PANAMA: The Panama Canal reopened Thursday, one day after after heavy rains forced its first closure in over two decades, officials said..The 17-hour suspension had been ordered after heavy rains swelled nearby lakes flowing into the key transport route that handles five percent of global trade.

“The canal is now operating; the suspension was the result of inclement weather around the canal basin,” said canal administrator Alberto Aleman Zubieta.

The Panama Canal Authority on Wednesday said downpours had filled the Gatun and Alhajuela lakes to historic levels, forcing it to suspend traffic for the first time since 1989.

Passage through sections of the canal have been temporarily blocked on other occasions as a result of accidents, but not operations along the entire length of the canal, as was the case Wednesday.

The last time the canal was closed was during the 1989 US invasion of the Central American nation.

Each year, around five percent of all international trade passes through the 80-kilometer (50-mile) man-made artery linking the Atlantic to the Pacific, with around 40 ships passing through the canal each day.

Recent floods from heavy rains here have collapsed bridges, destroyed homes and caused disruptions to electrical and water supply.

At least eight people have died across Panama including two girls who drowned in a river as a result of the heaviest rains to strafe the country in the 73 years that records have been kept.
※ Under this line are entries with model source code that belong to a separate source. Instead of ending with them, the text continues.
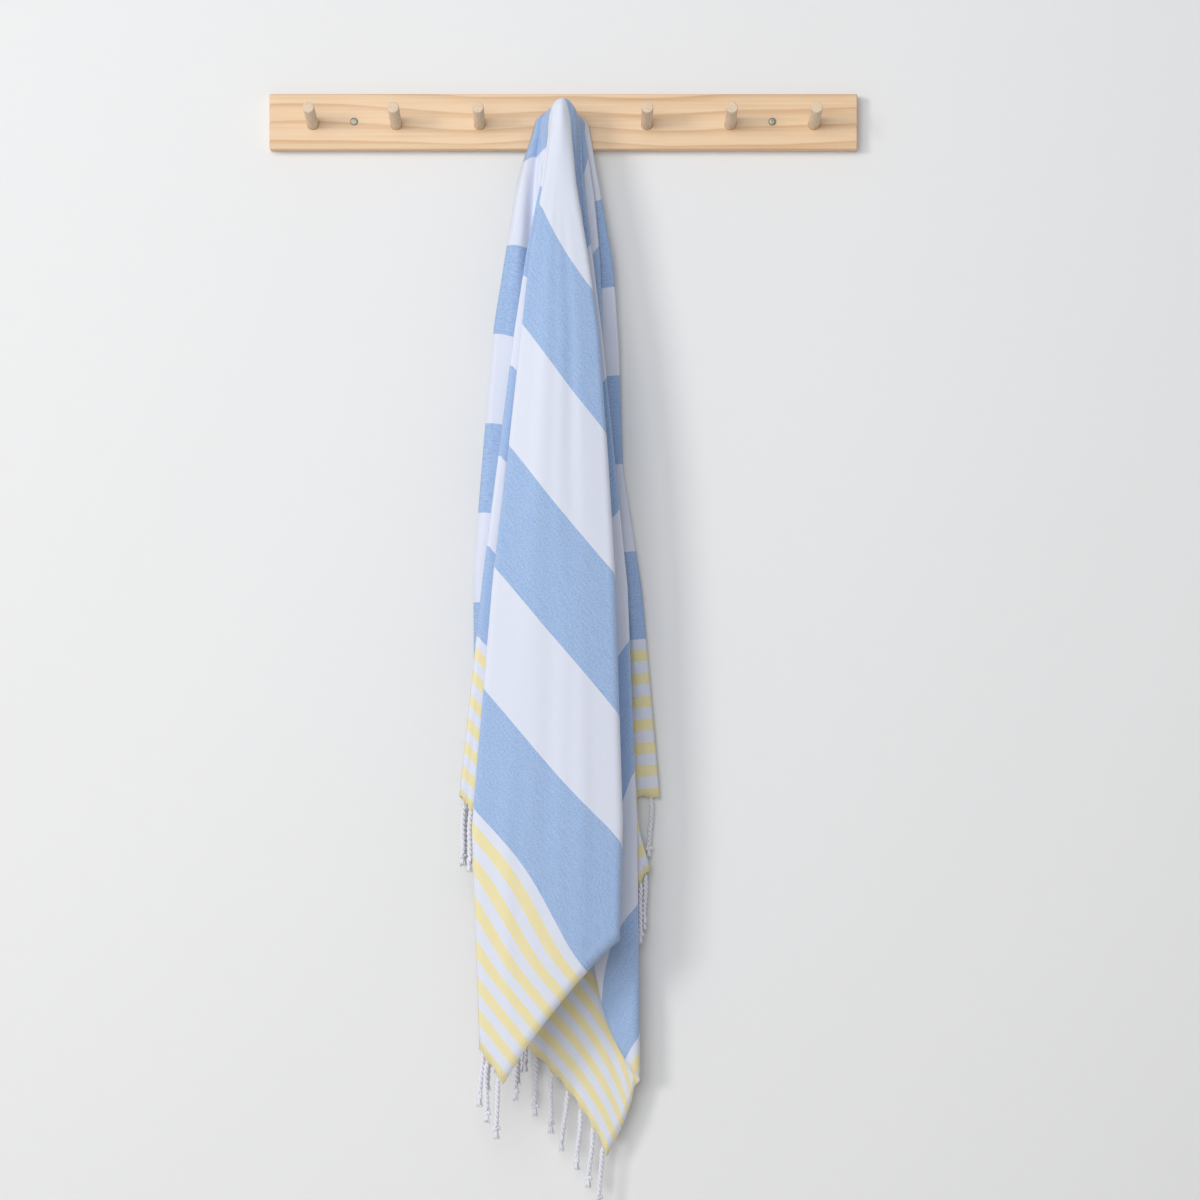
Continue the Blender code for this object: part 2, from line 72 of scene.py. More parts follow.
def add_piece(name, points, faces, material):
    """A smooth mesh piece of the object, from its points and faces."""
    mesh = bpy.data.meshes.new(name)
    mesh.from_pydata(points, [], faces)
    mesh.shade_smooth()
    mesh.materials.append(material)
    piece = bpy.data.objects.new(name, mesh)
    bpy.context.scene.collection.objects.link(piece)
    return piece


# %% [markdown]
# ## The camera
# The photograph was taken straight at the wall, from about four metres, with a long lens: the seven pegs
# show hardly any of their sides. A lens of about 98 mm on a 36 mm sensor takes in 1.48 m of the wall there.

# %% Camera
VIEW_WIDTH = 1.476
CAMERA_PLACE = (0.0449, -4.0, -0.5856)

camera_data = bpy.data.cameras.new("camera")
camera_data.sensor_width = 36.0
camera_data.lens = 36.0 * -CAMERA_PLACE[1] / VIEW_WIDTH
camera = bpy.data.objects.new("camera", camera_data)
camera.location = CAMERA_PLACE
camera.rotation_euler = (math.radians(90), 0.0, 0.0)
bpy.context.scene.collection.objects.link(camera)
bpy.context.scene.camera = camera
print(f"lens {camera_data.lens:.1f} mm")

# %% [markdown]
# ## Shader maths as Python
# Most finishes here are sums: where a stripe starts, how far a growth ring has drifted. A `Wire` is the
# output of a node that Python's own signs work on, and each sign adds one Math node. Every other node
# comes from `Finish.node`, which takes the node's type, its settings and what goes into its sockets.

# %% Wire and Finish
class Wire:
    """A value that varies over a surface."""

    def __init__(self, finish, socket):
        self.finish = finish
        self.socket = socket

    def maths(self, operation, first, second=0.0):
        return self.finish.node("ShaderNodeMath", {"operation": operation}, {0: first, 1: second})

    def __add__(self, other):
        return self.maths("ADD", self, other)

    def __radd__(self, other):
        return self.maths("ADD", other, self)

    def __sub__(self, other):
        return self.maths("SUBTRACT", self, other)

    def __rsub__(self, other):
        return self.maths("SUBTRACT", other, self)

    def __mul__(self, other):
        return self.maths("MULTIPLY", self, other)

    def __rmul__(self, other):
        return self.maths("MULTIPLY", other, self)

    def __truediv__(self, other):
        return self.maths("DIVIDE", self, other)

    def __lt__(self, other):
        return self.maths("LESS_THAN", self, other)

    def __gt__(self, other):
        return self.maths("GREATER_THAN", self, other)

    def __abs__(self):
        return self.maths("ABSOLUTE", self)

    def fraction(self):
        return self.maths("FRACT", self)

    def sine(self):
        return self.maths("SINE", self)


class Finish:
    """A material, with its Principled shader and the nodes that feed it."""

    def __init__(self, name, **constants):
        self.material = bpy.data.materials.new(name)
        self.material.use_nodes = True
        self.tree = self.material.node_tree
        self.shader = self.tree.nodes["Principled BSDF"]
        self.feed(**constants)

    def node(self, kind, settings=None, sockets=None, output=0):
        made = self.tree.nodes.new(kind)
        for key, value in (settings or {}).items():
            if key == "stops":
                self.set_stops(made.color_ramp, value)
            else:
                setattr(made, key, value)
        for key, value in (sockets or {}).items():
            if isinstance(value, Wire):
                self.tree.links.new(value.socket, made.inputs[key])
            else:
                made.inputs[key].default_value = value
        return Wire(self, made.outputs[output])

    def set_stops(self, ramp, stops):
        for element, (place, shade) in zip(ramp.elements, stops):
            element.position = place
            element.color = (shade, shade, shade, 1.0)
        for place, shade in stops[len(ramp.elements):]:
            ramp.elements.new(place).color = (shade, shade, shade, 1.0)

    def feed(self, **values):
        """Set or link sockets of the shader: base_color is the socket Base Color."""
        for key, value in values.items():
            socket = self.shader.inputs[key.replace("_", " ").title()]
            if isinstance(value, Wire):
                self.tree.links.new(value.socket, socket)
            elif isinstance(value, tuple):
                socket.default_value = (*value, 1.0)
            else:
                socket.default_value = value

    def mix(self, share, first, second):
        """From the first colour to the second one as the share goes from 0 to 1."""
        colours = [value if isinstance(value, Wire) else (*value, 1.0) for value in (first, second)]
        sockets = {0: share, 6: colours[0], 7: colours[1]}
        return self.node("ShaderNodeMix", {"data_type": "RGBA"}, sockets, 2)

    def parts(self, vector):
        """The three numbers of a vector."""
        split = self.node("ShaderNodeSeparateXYZ", {}, {0: vector})
        return [Wire(self, socket) for socket in split.socket.node.outputs]

    def join(self, x, y, z):
        return self.node("ShaderNodeCombineXYZ", {}, {0: x, 1: y, 2: z})

    def noise(self, vector, scale, detail=2.0):
        return self.node("ShaderNodeTexNoise", {}, {"Vector": vector, "Scale": scale, "Detail": detail})

    def ramp(self, value, *stops):
        return self.node("ShaderNodeValToRGB", {"stops": stops}, {0: value})

    def bump(self, height, distance, strength=1.0, normal=None):
        sockets = {"Height": height, "Distance": distance, "Strength": strength}
        if normal is not None:
            sockets["Normal"] = normal
        return self.node("ShaderNodeBump", {}, sockets)


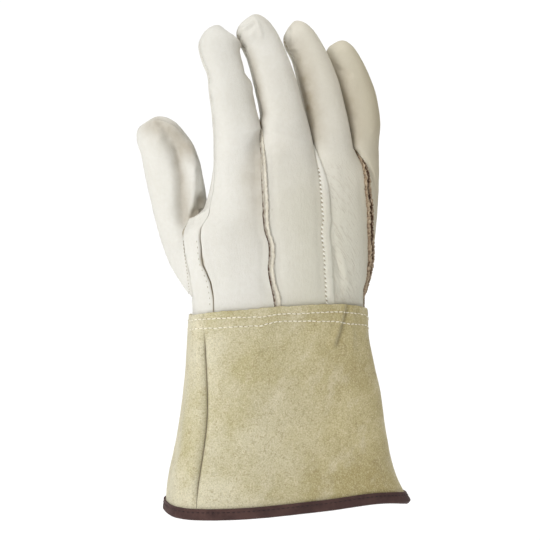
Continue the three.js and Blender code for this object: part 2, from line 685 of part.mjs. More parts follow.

Panamanian officials also said that at least 1,500 people have been left homeless by the floods, caused by downpours which have afflicted all of Latin America, after the La Nina weather phenomenon which carried cooler-than-normal water to the region.

The Panama Canal long considered an engineering marvel was built between 1904 and 1914 by the United States after an initial French attempt failed. It was returned to Panama’s control 11 years ago.

Last year, work got underway on a 5.2-billion-dollar project to enlarge the canal by constructing a third set of locks to ensure that today’s super-size container ships, cruise liners and oil tankers many of which are too wide for the canal will be able to navigate the waterway in the future. The construction should be completed by August 2014, one century after the canal’s 1914 inauguration.